Staff who live in these settlements have to make their own way and they face considerable risk, especially after hours.
New World Bank reports attempt to quantify some of the costs PNG faces from violent crime.
According to official figures, crime rates have stabilised over the last decade, but there are significant regional disparities: crime is seemingly on the rise in ‘hotspots’ like Lae, the Western Highlands and the National Capital District, and it is increasingly violent. Use of firearms is escalating.
The reports look at direct costs faced by local firms – finding for example that the average business loses K90,000 in stolen property every year; and close to the same amount as a result of closing early due to threats of violence.
But they also detail many indirect costs that are more difficult (though perhaps not impossible) to quantify.

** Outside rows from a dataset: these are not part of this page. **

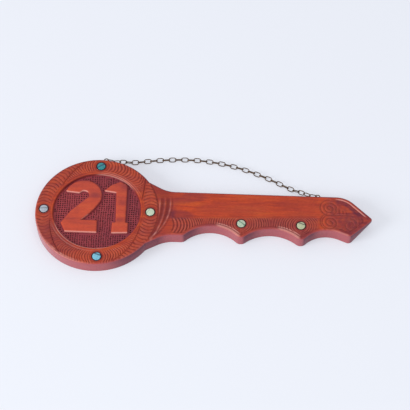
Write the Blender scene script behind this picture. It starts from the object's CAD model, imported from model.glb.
"""Dresses the wall key: the carved board, shell discs, screw eyes, chain and the stage round them.

Sizes are in millimetres while a shape is worked out, and in metres in Blender. The X axis runs from
the round head to the tip, Y to the straight upper edge, and Z out of the carved face.
"""

import math
from types import SimpleNamespace

import bmesh
import bpy
import numpy as np
from bpy.props import FloatProperty, FloatVectorProperty, IntProperty, PointerProperty
from mathutils import Matrix, Vector, geometry, kdtree


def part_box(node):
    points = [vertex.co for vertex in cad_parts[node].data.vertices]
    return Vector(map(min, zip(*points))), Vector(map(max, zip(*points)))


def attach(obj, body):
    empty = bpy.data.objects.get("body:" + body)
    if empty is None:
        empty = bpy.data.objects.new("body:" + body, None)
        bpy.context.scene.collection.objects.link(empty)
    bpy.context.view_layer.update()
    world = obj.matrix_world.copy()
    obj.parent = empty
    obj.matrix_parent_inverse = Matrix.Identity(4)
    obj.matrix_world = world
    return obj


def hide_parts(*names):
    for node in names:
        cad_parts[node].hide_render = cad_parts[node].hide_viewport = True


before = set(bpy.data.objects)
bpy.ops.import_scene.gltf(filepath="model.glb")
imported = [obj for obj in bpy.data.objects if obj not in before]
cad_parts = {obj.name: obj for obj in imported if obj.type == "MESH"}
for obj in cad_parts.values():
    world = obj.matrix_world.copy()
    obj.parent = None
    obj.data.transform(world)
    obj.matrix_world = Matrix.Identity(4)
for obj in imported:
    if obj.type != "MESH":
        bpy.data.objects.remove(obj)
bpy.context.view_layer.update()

bl_info = {
    "name": "Wall Key",
    "version": (1, 0, 0),
    "blender": (4, 5, 0),
    "location": "3D View > Sidebar > Wall Key",
    "description": "Carves and dresses a wooden wall key with shell discs and a hanging chain",
    "category": "Object",
}

MM = 0.001
TAU = 2 * math.pi
HEAD_DISCS = ("right", "top", "left", "bottom")
LINKS = [f"chain_link_{number:02d}" for number in range(1, 36)]
MOST_TRIANGLES = 200000
# distance between neighbours in a drawn node tree
NODE_STEP = 180
# distances between the points of the board's mesh, in millimetres
OUTLINE_STEP = 0.75
FACE_STEP = 0.58
PLAIN_STEP = 1.5
NUMERAL_STEP = 1.25
BACK_STEP = 9.0
# how far a numeral's foot stands out from its edge, and its top in from it, in millimetres
NUMERAL_FOOT = 0.3
NUMERAL_SHOULDER = -0.95
DISC_SEGMENTS = 72
WIRE_SIDES = 14
# half the width of the stage's floor, the camera's film, and the point it looks at, in millimetres
FLOOR_HALF = 6000
FILM_WIDTH = 36
PICTURE_MIDDLE = (129.0, 12.4, 18.0)
# how far loose points keep from the board's edge, from fixed loops and from the discs' middles
CLEAR_OF_EDGE = 0.3
CLEAR_OF_LOOPS = 0.32
CLEAR_OF_DISCS = 6.8
# points of a sheet that are closer than this become one
CLOSEST = 1e-5
# places along the key, in millimetres: where the upper half of the shank is left plain, where the
# carving of its lower half fades in and out, where the ripples of the collar and of the first disc
# meet, and where the carving of the shank and of the tip begins
PLAIN_SHANK = (92, 264)
CARVED_RUN = (90, 92, 262, 266)
FIRST_MEETING = 131.0
SHANK_START = 84
TIP_START = 252
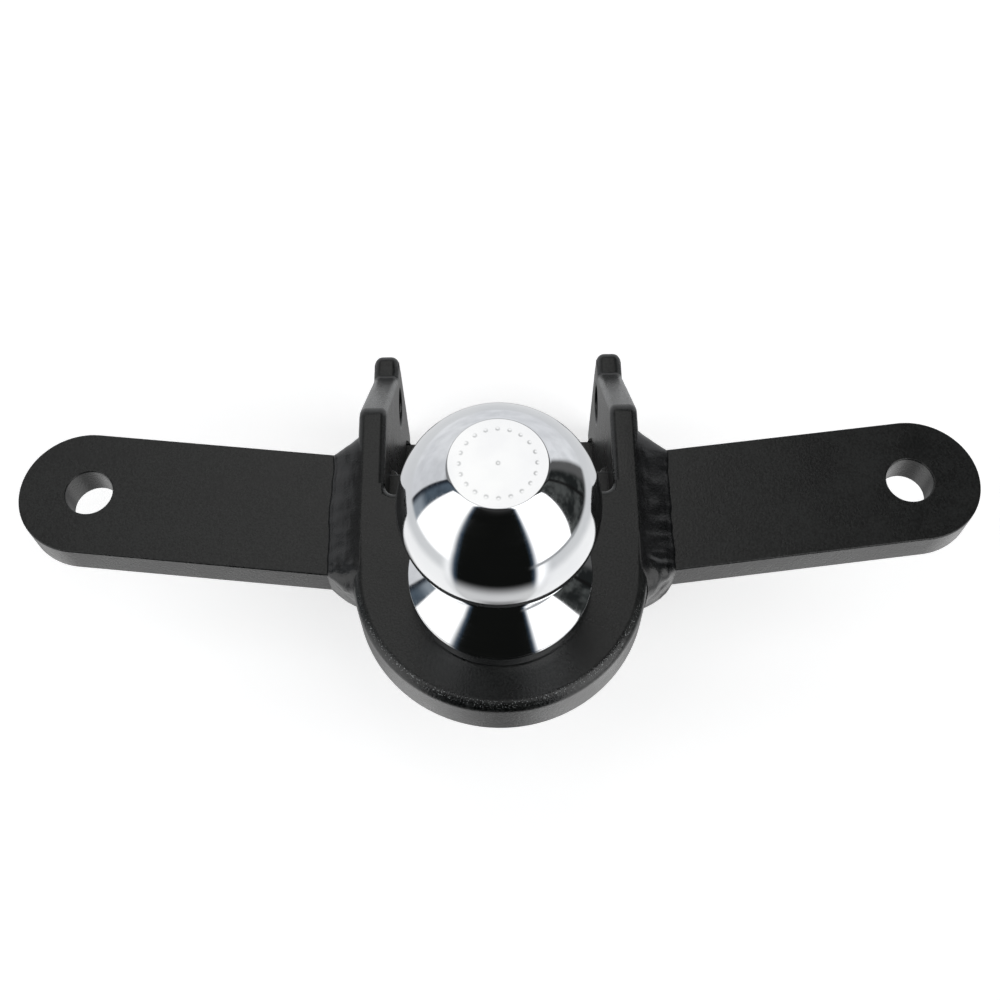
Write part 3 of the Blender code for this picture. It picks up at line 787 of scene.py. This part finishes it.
def make_studio():
    """Surroundings that the chrome mirrors, by bearing (0 behind, 90 right) and elevation in degrees:
    a pale rear wall, two tall soft boxes at the front corners, a dark room between them, a dim ceiling
    with a glow in it and a pale table."""
    world = bpy.data.worlds.new("studio")
    bpy.context.scene.world = world
    world.use_nodes = True
    tree = world.node_tree
    nodes = Nodes(tree)
    split = nodes.add("ShaderNodeSeparateXYZ")
    nodes.feed(split.inputs[0], nodes.add("ShaderNodeTexCoord").outputs["Generated"])
    x, y, z = split.outputs
    degrees = 180 / math.pi
    bearing = nodes.math("MULTIPLY", nodes.math("ARCTAN2", x, y), degrees)
    elevation = nodes.math("MULTIPLY", nodes.math("ARCSINE", z), degrees)

    def both(first, second):
        return nodes.math("MULTIPLY", first, second)

    def above(value, edge, blur):
        """0 below an edge and 1 above it, with a soft step between."""
        return nodes.remap(value, nodes.math("SUBTRACT", edge, blur), nodes.math("ADD", edge, blur))

    def below(value, edge, blur):
        return nodes.math("SUBTRACT", 1.0, above(value, edge, blur))

    def between(value, low, high, blur):
        return both(above(value, low, blur), below(value, high, blur))

    def spot(at_bearing, at_elevation, core, rim):
        """1 within `core` degrees of a direction, 0 beyond `rim` degrees."""
        turn, rise = math.radians(at_bearing), math.radians(at_elevation)
        way = (math.sin(turn) * math.cos(rise), math.cos(turn) * math.cos(rise), math.sin(rise))
        facing = nodes.math("ADD", both(x, way[0]), nodes.math("ADD", both(y, way[1]), both(z, way[2])))
        return nodes.remap(facing, math.cos(math.radians(rim)), math.cos(math.radians(core)))

    def paint(colour, share, radiance):
        """Lay a plain light over the colour so far."""
        return nodes.mix(share, colour, (*radiance, 1))

    # Outlines: each soft box has one leaning edge, and the wall stands behind the part
    right_edge = nodes.remap(elevation, -12.0, 38.0, 109.0, 97.0, smooth=False)
    left_edge = nodes.remap(elevation, 0.0, 55.0, -136.0, -130.0, smooth=False)
    right_box = both(above(bearing, right_edge, 1.2), below(bearing, 147.0, 4.0))
    left_box = both(above(bearing, left_edge, 4.0), below(bearing, -92.0, 1.2))
    wall = both(between(bearing, -76.0, 58.0, 1.2), below(elevation, 34.0, 6.0))

    # Dark room under a ceiling that fades towards the front
    ceiling = nodes.mix(nodes.remap(y, -0.25, 0.15), (0.04, 0.04, 0.04, 1), (0.26, 0.26, 0.26, 1))
    colour = nodes.mix(above(elevation, 57.0, 4.0), (0.006, 0.0065, 0.006, 1), ceiling)

    # Rear wall of uneven paper, a dim strip above it, and the room's corners on its left and right
    streaks = nodes.noise(nodes.add("ShaderNodeTexCoord").outputs["Generated"], 5.0, 4.0, 0.6)
    paper = nodes.mix(nodes.remap(streaks, 0.3, 0.7), (0.80, 0.81, 0.83, 1), (0.97, 0.98, 1.0, 1))
    paper = nodes.mix(nodes.remap(bearing, -76.0, -30.0, 0.45, 0.0), paper, (0.62, 0.63, 0.65, 1))
    colour = nodes.mix(wall, colour, paper)
    upper_rear = both(between(elevation, 36.0, 57.0, 4.0), between(bearing, -96.0, 96.0, 8.0))
    upper_tone = nodes.mix(nodes.remap(bearing, -25.0, 25.0), (0.28, 0.28, 0.28, 1), (0.03, 0.03, 0.03, 1))
    colour = nodes.mix(upper_rear, colour, upper_tone)
    blue_high = nodes.mix(streaks, (0.015, 0.02, 0.03, 1), (0.15, 0.20, 0.25, 1))
    blue = nodes.mix(above(elevation, 2.0, 6.0), (0.30, 0.34, 0.38, 1), blue_high)
    blue = nodes.mix(above(bearing, -80.0, 3.0), blue, (0.02, 0.025, 0.035, 1))
    colour = nodes.mix(between(bearing, -92.0, -76.0, 1.5), colour, blue)
    grey = nodes.mix(nodes.remap(streaks, 0.4, 0.65), (0.016, 0.018, 0.018, 1), (0.085, 0.090, 0.088, 1))
    colour = nodes.mix(between(bearing, 58.0, right_edge, 1.2), colour, grey)
    colour = paint(colour, between(bearing, 56.0, 66.0, 3.0), (0.12, 0.12, 0.12))
    colour = paint(colour, between(bearing, 76.5, 79.5, 1.0), (0.010, 0.010, 0.010))

    # Soft boxes, each with a deep blue frame on the side towards the front
    deep_blue = (0.05, 0.08, 0.12)
    left_frame = between(bearing, nodes.math("SUBTRACT", left_edge, 5.0), left_edge, 3.0)
    colour = paint(colour, between(bearing, 141.0, 151.0, 3.0), deep_blue)
    colour = paint(colour, left_frame, deep_blue)
    colour = paint(colour, right_box, (2.1, 2.1, 2.1))
    colour = paint(colour, left_box, (1.6, 1.6, 1.6))

    # Glow in the ceiling, with a brighter patch in it that the ball's flat mirrors
    colour = paint(colour, spot(-11.0, 62.0, 6.0, 22.0), (0.88, 0.88, 0.87))
    colour = paint(colour, spot(0.0, 62.0, 5.0, 8.0), (1.30, 1.29, 1.27))

    # Table: an apron and brighter sheets at the sides, darker under the part to the rear and the front
    sides = both(above(bearing, nodes.math("ADD", left_edge, 3.0), 8.0), below(bearing, 141.0, 9.0))
    apron = both(below(elevation, -16.0, 3.0), sides)
    colour = paint(colour, apron, (0.78, 0.79, 0.80))
    gap = both(between(elevation, -17.5, -13.5, 1.5), between(bearing, 100.0, 150.0, 6.0))
    colour = paint(colour, gap, (0.35, 0.36, 0.37))
    rear_sector = between(bearing, -70.0, 60.0, 10.0)
    side_table = both(below(elevation, -33.0, 7.0), nodes.math("SUBTRACT", sides, rear_sector))
    colour = paint(colour, side_table, (1.12, 1.12, 1.12))
    under_rear = both(below(elevation, -52.0, 8.0), rear_sector)
    colour = paint(colour, under_rear, (0.34, 0.34, 0.34))
    front_table = both(below(elevation, -45.0, 12.0), nodes.math("SUBTRACT", 1.0, sides))
    colour = paint(colour, front_table, (0.74, 0.74, 0.74))
    under_front = both(below(elevation, -67.0, 5.0),
                       nodes.math("SUBTRACT", 1.0, between(bearing, -155.0, 155.0, 15.0)))
    colour = paint(colour, under_front, (0.30, 0.30, 0.30))

    pale = nodes.add("ShaderNodeBackground")
    pale.inputs["Color"].default_value = (1, 1, 1, 1)
    studio = nodes.add("ShaderNodeBackground")
    nodes.feed(studio.inputs["Color"], colour)
    blend = nodes.add("ShaderNodeMixShader")
    nodes.feed(blend.inputs[0], nodes.add("ShaderNodeLightPath").outputs["Is Camera Ray"])
    nodes.feed(blend.inputs[1], studio.outputs[0])
    nodes.feed(blend.inputs[2], pale.outputs[0])
    nodes.feed(tree.nodes["World Output"].inputs["Surface"], blend.outputs[0])


def make_camera():
    """Looks down at the front, from the photograph's angle."""
    pitch, yaw, roll = math.radians(63.55), math.radians(-0.23), math.radians(-1.06)
    ahead = Vector((math.sin(yaw) * math.cos(pitch), math.cos(yaw) * math.cos(pitch), -math.sin(pitch)))
    level = Vector((math.cos(yaw), -math.sin(yaw), 0))
    upright = level.cross(ahead)
    right = level * math.cos(roll) + upright * math.sin(roll)
    up = upright * math.cos(roll) - level * math.sin(roll)
    lens = bpy.data.cameras.new("camera")
    lens.sensor_width = 36.0
    lens.lens = 47.35
    lens.clip_start = 0.01
    camera = bpy.data.objects.new("camera", lens)
    axes = Matrix((right, up, -ahead)).transposed().to_4x4()
    place = Vector((1.0 * MM, BALL_Y - 164.8 * MM, TOP_Z + 388.6 * MM))
    camera.matrix_world = Matrix.Translation(place) @ axes
    bpy.context.scene.collection.objects.link(camera)
    bpy.context.scene.camera = camera


def main():
    make_ball()
    make_washer()
    make_nut()
    make_platform()
    make_box_plate("coated_web", "front_web", WEB_LOW, Vector((WEB_HIGH.x, WEB_HIGH.y, UNDER_Z)))
    make_box_plate("coated_floor_plate", "floor_plate", FLOOR_LOW, FLOOR_HIGH)
    for word, side in (("left", -1), ("right", 1)):
        make_cheek(word, side)
        make_bar(word, side)
        make_bar_weld(word, side)
        make_inner_welds(word, side)
    make_floor()
    make_studio()
    make_camera()
    bpy.context.scene.view_settings.view_transform = "Standard"


main()
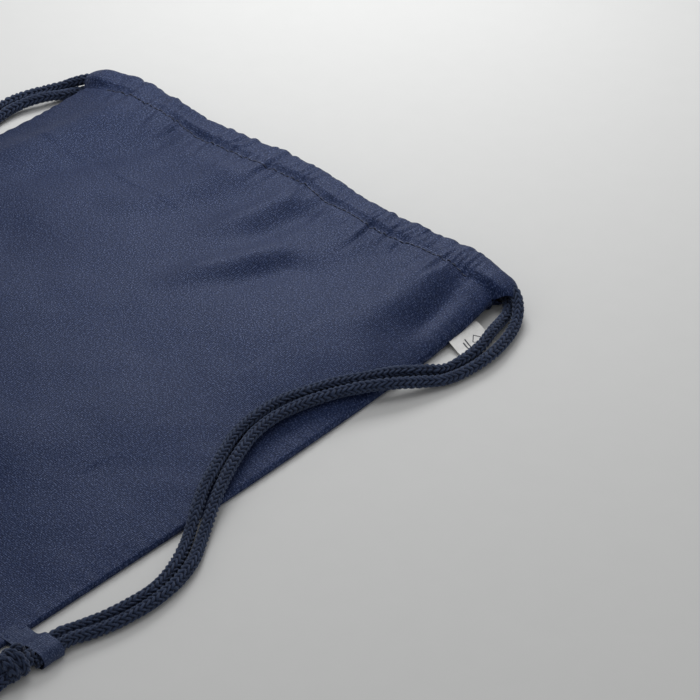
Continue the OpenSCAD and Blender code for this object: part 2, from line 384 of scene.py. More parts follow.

Issues include staff absenteeism and lost productivity, businesses unwilling to expand into new areas or sectors resulting in significant foregone investment, and small firms unable to get going because of high security costs.
There is a burden on the healthcare system as a result of rising violence in urban areas, and escalating exclusion and inequality because of employers not wanting to employ people from certain areas.
And there is the issue of gender-based violence, which is a known though too often silent reality across PNG.
Globally, World Bank research suggests that gender-based violence can cost a country between 1.2% and 3.7% of GDP.
PNG is a wonderful country I’ve been privileged to work in and always been made to feel welcome there.
But it is true that crime is a reality of everyday life for many people, especially in the cities – and for locals more than foreigners.
There are no simple answers. The causes of violent crime are largely structural – linked to poverty and inequality in a context where economic growth hasn’t yet benefitted the majority of the people.
As a consequence security costs are a spiralling expense. Private security accounts for an average of 5% of annual operating costs for a business in PNG, with nearly a third of firms reporting that for them it’s more than 10%.
But the evidence suggests that crime is not prevented by such huge costs - it is just displaced - and these costs will keep increasing. For many emerging businesses, especially smaller enterprises, they are prohibitive.
“I started out as a truck driver 25 years ago and built up my business from there,” one business owner told me. “Now if I was looking to expand and diversify, I couldn’t do it. It’s the smaller firms that are the most fragile, those getting started. They can’t afford to carry these sorts of risks.”
To my mind, the only real answer, the true conversation, is about addressing the root causes of crime and violence – poverty, inequality, unemployment and marginalization of some groups, especially youth.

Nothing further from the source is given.